_AIM_.
Count the lines below that include the word "axes" and write that number alone.

_DATA_.
/---
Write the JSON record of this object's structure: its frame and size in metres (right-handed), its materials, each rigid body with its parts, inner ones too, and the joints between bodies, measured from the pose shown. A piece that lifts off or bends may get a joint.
\---
/---
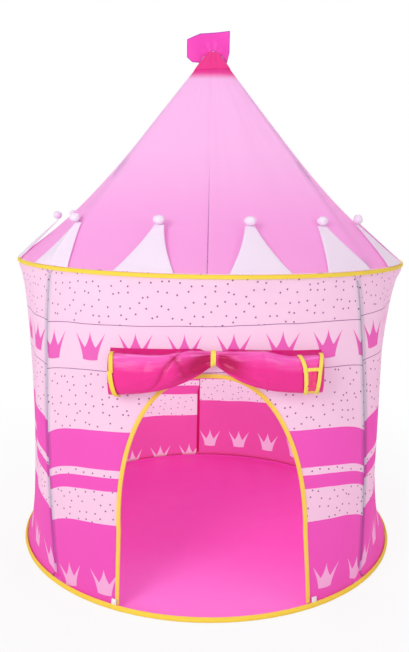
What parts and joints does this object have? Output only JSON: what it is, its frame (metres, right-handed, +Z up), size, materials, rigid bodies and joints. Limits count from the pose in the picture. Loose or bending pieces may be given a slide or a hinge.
\---
/---
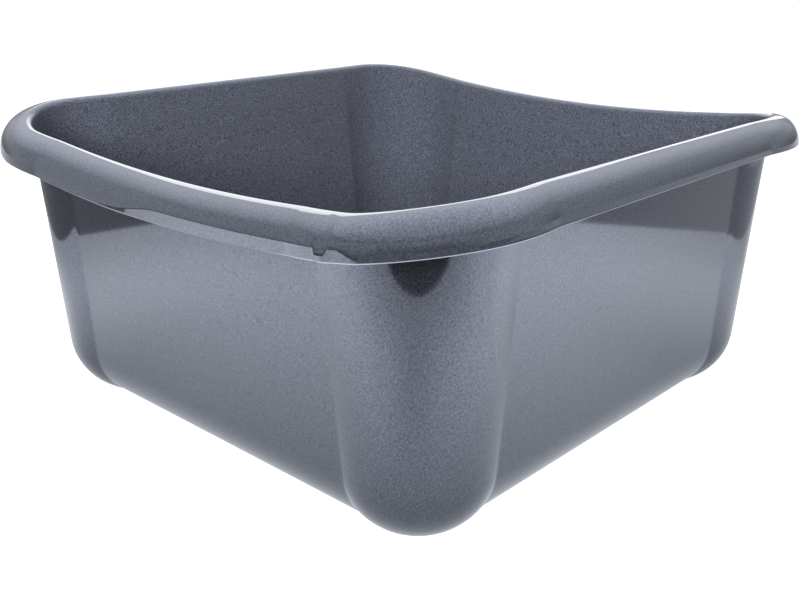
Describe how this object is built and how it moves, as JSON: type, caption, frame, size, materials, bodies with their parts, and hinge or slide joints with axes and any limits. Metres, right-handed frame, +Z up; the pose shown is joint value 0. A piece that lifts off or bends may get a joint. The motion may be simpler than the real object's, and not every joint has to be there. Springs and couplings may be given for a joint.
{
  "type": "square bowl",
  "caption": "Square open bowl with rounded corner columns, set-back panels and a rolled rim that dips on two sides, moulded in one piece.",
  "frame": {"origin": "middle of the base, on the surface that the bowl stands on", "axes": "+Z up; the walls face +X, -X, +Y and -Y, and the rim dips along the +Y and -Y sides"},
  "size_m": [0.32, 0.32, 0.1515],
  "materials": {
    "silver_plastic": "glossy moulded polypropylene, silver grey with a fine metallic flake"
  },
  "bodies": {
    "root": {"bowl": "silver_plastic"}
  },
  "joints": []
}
\---
_EXERCISE SOLUTION_.
2